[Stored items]
■ ■ ■

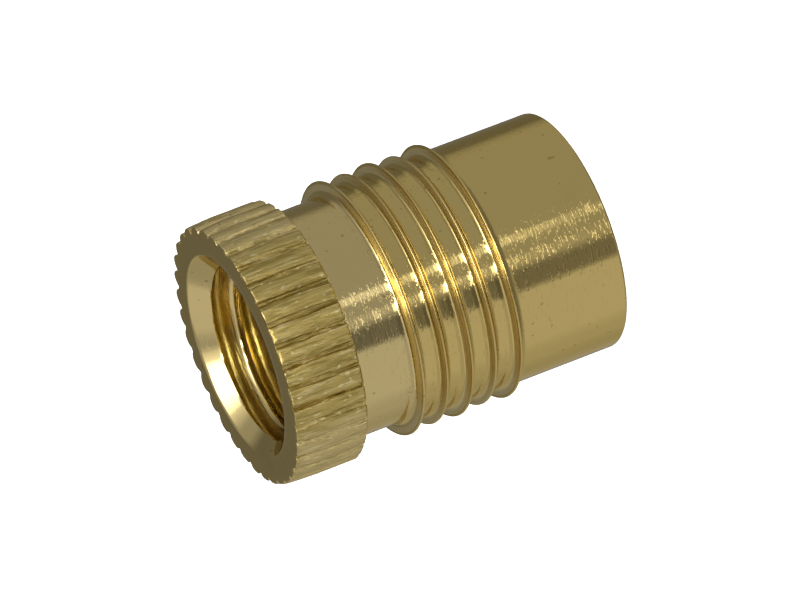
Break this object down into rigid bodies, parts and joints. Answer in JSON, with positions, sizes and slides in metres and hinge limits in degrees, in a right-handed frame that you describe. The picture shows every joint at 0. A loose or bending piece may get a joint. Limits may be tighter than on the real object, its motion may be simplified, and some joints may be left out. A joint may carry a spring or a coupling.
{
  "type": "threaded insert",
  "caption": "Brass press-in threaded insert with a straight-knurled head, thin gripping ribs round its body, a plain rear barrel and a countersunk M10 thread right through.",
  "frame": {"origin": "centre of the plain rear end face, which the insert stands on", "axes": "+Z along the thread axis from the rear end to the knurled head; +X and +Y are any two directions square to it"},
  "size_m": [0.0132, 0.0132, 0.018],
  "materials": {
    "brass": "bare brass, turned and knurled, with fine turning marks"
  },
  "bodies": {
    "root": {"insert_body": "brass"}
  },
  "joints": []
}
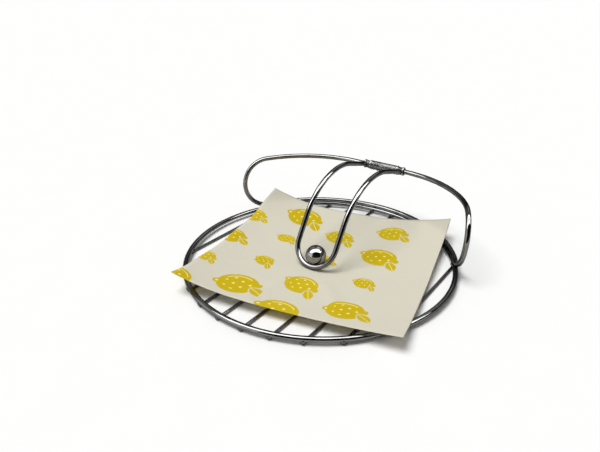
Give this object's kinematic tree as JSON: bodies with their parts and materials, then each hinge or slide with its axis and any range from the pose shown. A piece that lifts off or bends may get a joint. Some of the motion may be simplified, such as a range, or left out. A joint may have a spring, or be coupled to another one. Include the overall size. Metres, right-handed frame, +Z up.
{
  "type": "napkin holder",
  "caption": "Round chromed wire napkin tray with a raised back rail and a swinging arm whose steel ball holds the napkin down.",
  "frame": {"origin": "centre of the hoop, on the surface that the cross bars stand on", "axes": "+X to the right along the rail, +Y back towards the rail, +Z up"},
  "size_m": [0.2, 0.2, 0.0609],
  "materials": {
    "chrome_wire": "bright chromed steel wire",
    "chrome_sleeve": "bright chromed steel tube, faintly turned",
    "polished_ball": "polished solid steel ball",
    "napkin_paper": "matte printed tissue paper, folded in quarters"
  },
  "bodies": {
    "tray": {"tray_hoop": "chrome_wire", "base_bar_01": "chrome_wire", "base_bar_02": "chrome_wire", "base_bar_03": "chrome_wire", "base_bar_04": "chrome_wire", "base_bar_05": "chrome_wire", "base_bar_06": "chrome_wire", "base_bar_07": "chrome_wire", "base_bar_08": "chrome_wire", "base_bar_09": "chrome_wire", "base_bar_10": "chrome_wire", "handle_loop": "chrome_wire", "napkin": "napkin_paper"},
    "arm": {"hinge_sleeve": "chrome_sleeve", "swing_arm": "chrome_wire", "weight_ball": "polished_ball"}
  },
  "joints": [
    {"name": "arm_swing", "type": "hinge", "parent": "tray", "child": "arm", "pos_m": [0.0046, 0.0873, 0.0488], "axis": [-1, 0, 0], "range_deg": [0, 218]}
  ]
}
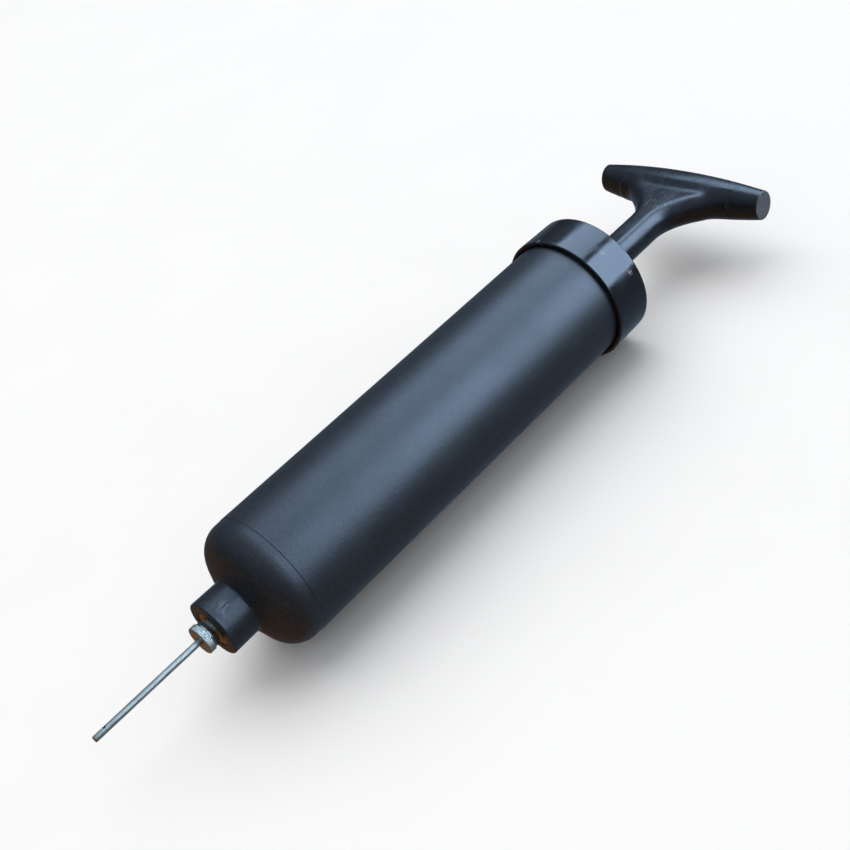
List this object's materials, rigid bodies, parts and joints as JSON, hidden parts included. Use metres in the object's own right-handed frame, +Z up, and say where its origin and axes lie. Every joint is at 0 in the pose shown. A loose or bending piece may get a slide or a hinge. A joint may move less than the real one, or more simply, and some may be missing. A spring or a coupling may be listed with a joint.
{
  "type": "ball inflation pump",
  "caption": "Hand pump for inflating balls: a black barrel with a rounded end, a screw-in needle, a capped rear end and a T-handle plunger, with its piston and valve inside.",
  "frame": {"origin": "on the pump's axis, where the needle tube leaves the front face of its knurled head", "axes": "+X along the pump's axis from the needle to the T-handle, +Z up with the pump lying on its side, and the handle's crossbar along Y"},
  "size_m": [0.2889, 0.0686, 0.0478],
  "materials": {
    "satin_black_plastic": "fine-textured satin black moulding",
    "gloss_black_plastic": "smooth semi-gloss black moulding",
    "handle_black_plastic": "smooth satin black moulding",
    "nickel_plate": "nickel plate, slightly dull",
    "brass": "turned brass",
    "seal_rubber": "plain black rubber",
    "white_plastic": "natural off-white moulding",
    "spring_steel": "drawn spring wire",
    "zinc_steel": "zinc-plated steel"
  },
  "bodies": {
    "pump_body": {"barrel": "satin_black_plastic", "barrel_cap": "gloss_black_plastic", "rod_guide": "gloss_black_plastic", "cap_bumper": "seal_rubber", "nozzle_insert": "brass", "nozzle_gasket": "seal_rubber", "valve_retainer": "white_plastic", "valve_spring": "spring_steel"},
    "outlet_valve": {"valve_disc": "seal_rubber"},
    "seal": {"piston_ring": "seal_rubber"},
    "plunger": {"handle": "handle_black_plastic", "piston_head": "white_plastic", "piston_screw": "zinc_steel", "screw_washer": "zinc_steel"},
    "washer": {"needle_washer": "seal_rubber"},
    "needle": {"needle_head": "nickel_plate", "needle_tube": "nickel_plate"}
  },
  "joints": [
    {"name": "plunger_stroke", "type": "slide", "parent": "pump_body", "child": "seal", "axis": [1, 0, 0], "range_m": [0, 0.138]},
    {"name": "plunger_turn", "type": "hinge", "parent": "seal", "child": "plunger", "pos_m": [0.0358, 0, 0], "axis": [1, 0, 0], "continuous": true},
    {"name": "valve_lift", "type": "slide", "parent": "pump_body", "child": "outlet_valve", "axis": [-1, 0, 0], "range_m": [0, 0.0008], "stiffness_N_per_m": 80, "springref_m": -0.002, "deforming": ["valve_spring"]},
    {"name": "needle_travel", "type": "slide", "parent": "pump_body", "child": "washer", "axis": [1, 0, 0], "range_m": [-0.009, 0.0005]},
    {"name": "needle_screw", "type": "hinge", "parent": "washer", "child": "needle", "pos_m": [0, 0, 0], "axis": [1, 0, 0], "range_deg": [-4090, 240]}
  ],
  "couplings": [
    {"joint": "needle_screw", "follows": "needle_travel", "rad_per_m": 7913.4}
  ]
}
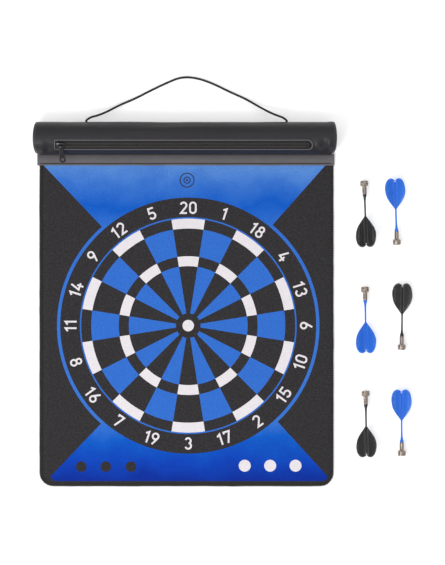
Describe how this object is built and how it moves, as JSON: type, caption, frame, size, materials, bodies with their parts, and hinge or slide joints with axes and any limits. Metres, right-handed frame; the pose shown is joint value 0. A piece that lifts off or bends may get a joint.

■ ■ ■

Take the records above and return them exactly as written.

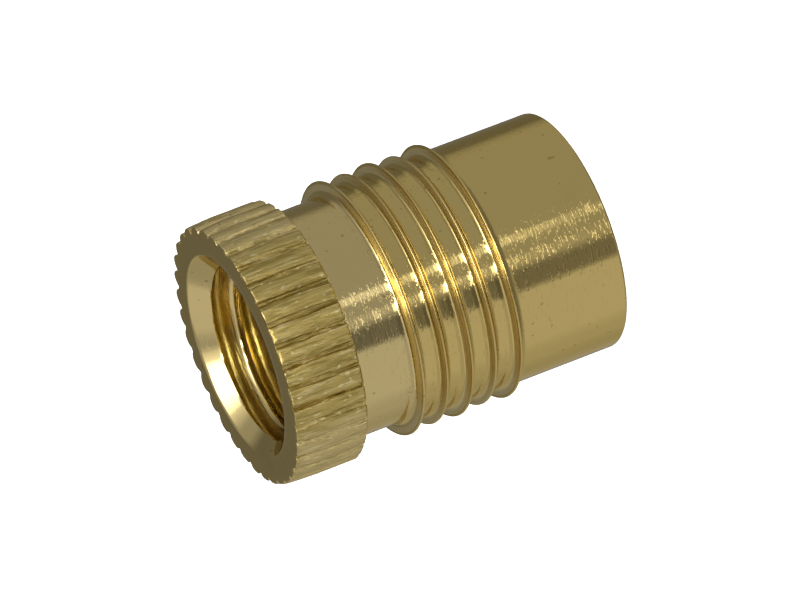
Break this object down into rigid bodies, parts and joints. Answer in JSON, with positions, sizes and slides in metres and hinge limits in degrees, in a right-handed frame that you describe. The picture shows every joint at 0. A loose or bending piece may get a joint. Limits may be tighter than on the real object, its motion may be simplified, and some joints may be left out. A joint may carry a spring or a coupling.
{
  "type": "threaded insert",
  "caption": "Brass press-in threaded insert with a straight-knurled head, thin gripping ribs round its body, a plain rear barrel and a countersunk M10 thread right through.",
  "frame": {"origin": "centre of the plain rear end face, which the insert stands on", "axes": "+Z along the thread axis from the rear end to the knurled head; +X and +Y are any two directions square to it"},
  "size_m": [0.0132, 0.0132, 0.018],
  "materials": {
    "brass": "bare brass, turned and knurled, with fine turning marks"
  },
  "bodies": {
    "root": {"insert_body": "brass"}
  },
  "joints": []
}
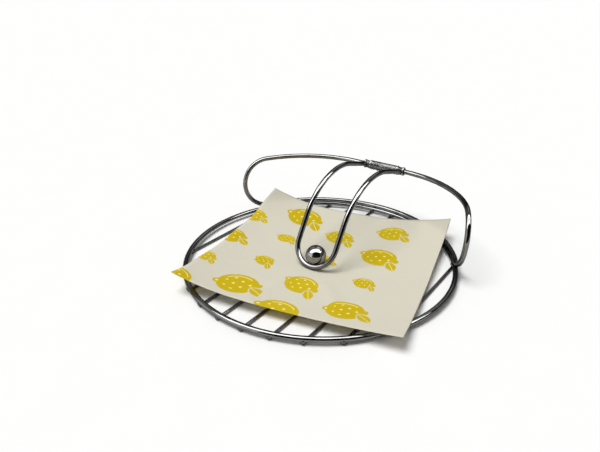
Give this object's kinematic tree as JSON: bodies with their parts and materials, then each hinge or slide with its axis and any range from the pose shown. A piece that lifts off or bends may get a joint. Some of the motion may be simplified, such as a range, or left out. A joint may have a spring, or be coupled to another one. Include the overall size. Metres, right-handed frame, +Z up.
{
  "type": "napkin holder",
  "caption": "Round chromed wire napkin tray with a raised back rail and a swinging arm whose steel ball holds the napkin down.",
  "frame": {"origin": "centre of the hoop, on the surface that the cross bars stand on", "axes": "+X to the right along the rail, +Y back towards the rail, +Z up"},
  "size_m": [0.2, 0.2, 0.0609],
  "materials": {
    "chrome_wire": "bright chromed steel wire",
    "chrome_sleeve": "bright chromed steel tube, faintly turned",
    "polished_ball": "polished solid steel ball",
    "napkin_paper": "matte printed tissue paper, folded in quarters"
  },
  "bodies": {
    "tray": {"tray_hoop": "chrome_wire", "base_bar_01": "chrome_wire", "base_bar_02": "chrome_wire", "base_bar_03": "chrome_wire", "base_bar_04": "chrome_wire", "base_bar_05": "chrome_wire", "base_bar_06": "chrome_wire", "base_bar_07": "chrome_wire", "base_bar_08": "chrome_wire", "base_bar_09": "chrome_wire", "base_bar_10": "chrome_wire", "handle_loop": "chrome_wire", "napkin": "napkin_paper"},
    "arm": {"hinge_sleeve": "chrome_sleeve", "swing_arm": "chrome_wire", "weight_ball": "polished_ball"}
  },
  "joints": [
    {"name": "arm_swing", "type": "hinge", "parent": "tray", "child": "arm", "pos_m": [0.0046, 0.0873, 0.0488], "axis": [-1, 0, 0], "range_deg": [0, 218]}
  ]
}
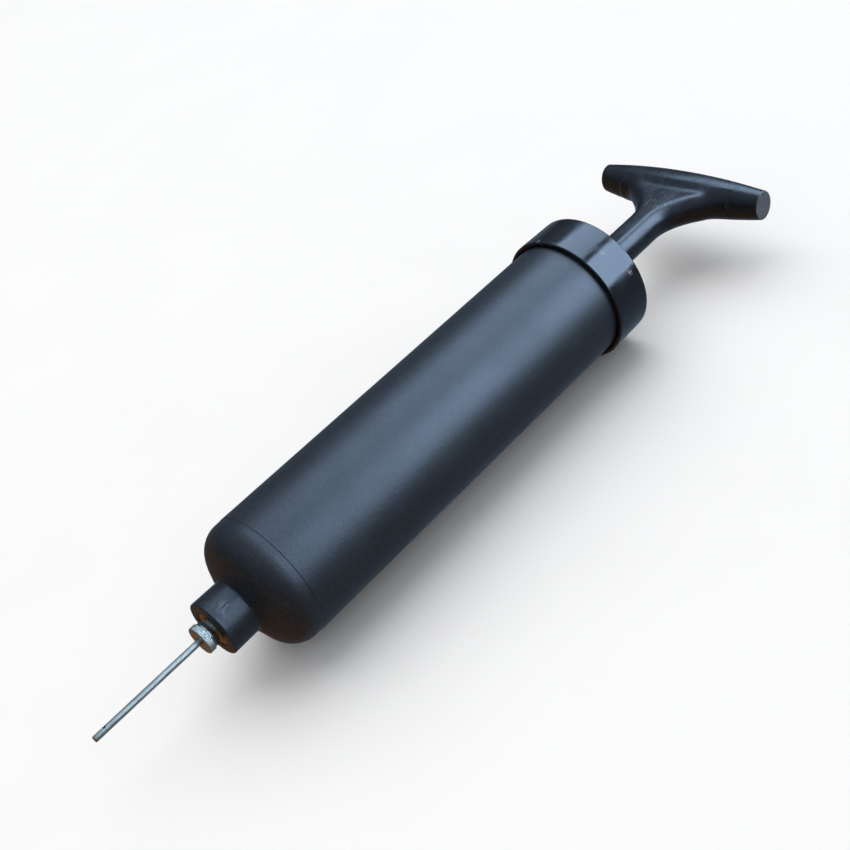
List this object's materials, rigid bodies, parts and joints as JSON, hidden parts included. Use metres in the object's own right-handed frame, +Z up, and say where its origin and axes lie. Every joint is at 0 in the pose shown. A loose or bending piece may get a slide or a hinge. A joint may move less than the real one, or more simply, and some may be missing. A spring or a coupling may be listed with a joint.
{
  "type": "ball inflation pump",
  "caption": "Hand pump for inflating balls: a black barrel with a rounded end, a screw-in needle, a capped rear end and a T-handle plunger, with its piston and valve inside.",
  "frame": {"origin": "on the pump's axis, where the needle tube leaves the front face of its knurled head", "axes": "+X along the pump's axis from the needle to the T-handle, +Z up with the pump lying on its side, and the handle's crossbar along Y"},
  "size_m": [0.2889, 0.0686, 0.0478],
  "materials": {
    "satin_black_plastic": "fine-textured satin black moulding",
    "gloss_black_plastic": "smooth semi-gloss black moulding",
    "handle_black_plastic": "smooth satin black moulding",
    "nickel_plate": "nickel plate, slightly dull",
    "brass": "turned brass",
    "seal_rubber": "plain black rubber",
    "white_plastic": "natural off-white moulding",
    "spring_steel": "drawn spring wire",
    "zinc_steel": "zinc-plated steel"
  },
  "bodies": {
    "pump_body": {"barrel": "satin_black_plastic", "barrel_cap": "gloss_black_plastic", "rod_guide": "gloss_black_plastic", "cap_bumper": "seal_rubber", "nozzle_insert": "brass", "nozzle_gasket": "seal_rubber", "valve_retainer": "white_plastic", "valve_spring": "spring_steel"},
    "outlet_valve": {"valve_disc": "seal_rubber"},
    "seal": {"piston_ring": "seal_rubber"},
    "plunger": {"handle": "handle_black_plastic", "piston_head": "white_plastic", "piston_screw": "zinc_steel", "screw_washer": "zinc_steel"},
    "washer": {"needle_washer": "seal_rubber"},
    "needle": {"needle_head": "nickel_plate", "needle_tube": "nickel_plate"}
  },
  "joints": [
    {"name": "plunger_stroke", "type": "slide", "parent": "pump_body", "child": "seal", "axis": [1, 0, 0], "range_m": [0, 0.138]},
    {"name": "plunger_turn", "type": "hinge", "parent": "seal", "child": "plunger", "pos_m": [0.0358, 0, 0], "axis": [1, 0, 0], "continuous": true},
    {"name": "valve_lift", "type": "slide", "parent": "pump_body", "child": "outlet_valve", "axis": [-1, 0, 0], "range_m": [0, 0.0008], "stiffness_N_per_m": 80, "springref_m": -0.002, "deforming": ["valve_spring"]},
    {"name": "needle_travel", "type": "slide", "parent": "pump_body", "child": "washer", "axis": [1, 0, 0], "range_m": [-0.009, 0.0005]},
    {"name": "needle_screw", "type": "hinge", "parent": "washer", "child": "needle", "pos_m": [0, 0, 0], "axis": [1, 0, 0], "range_deg": [-4090, 240]}
  ],
  "couplings": [
    {"joint": "needle_screw", "follows": "needle_travel", "rad_per_m": 7913.4}
  ]
}
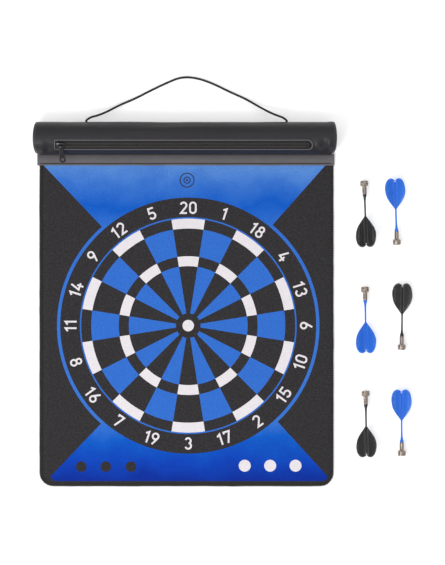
Describe how this object is built and how it moves, as JSON: type, caption, frame, size, materials, bodies with their parts, and hinge or slide joints with axes and any limits. Metres, right-handed frame; the pose shown is joint value 0. A piece that lifts off or bends may get a joint.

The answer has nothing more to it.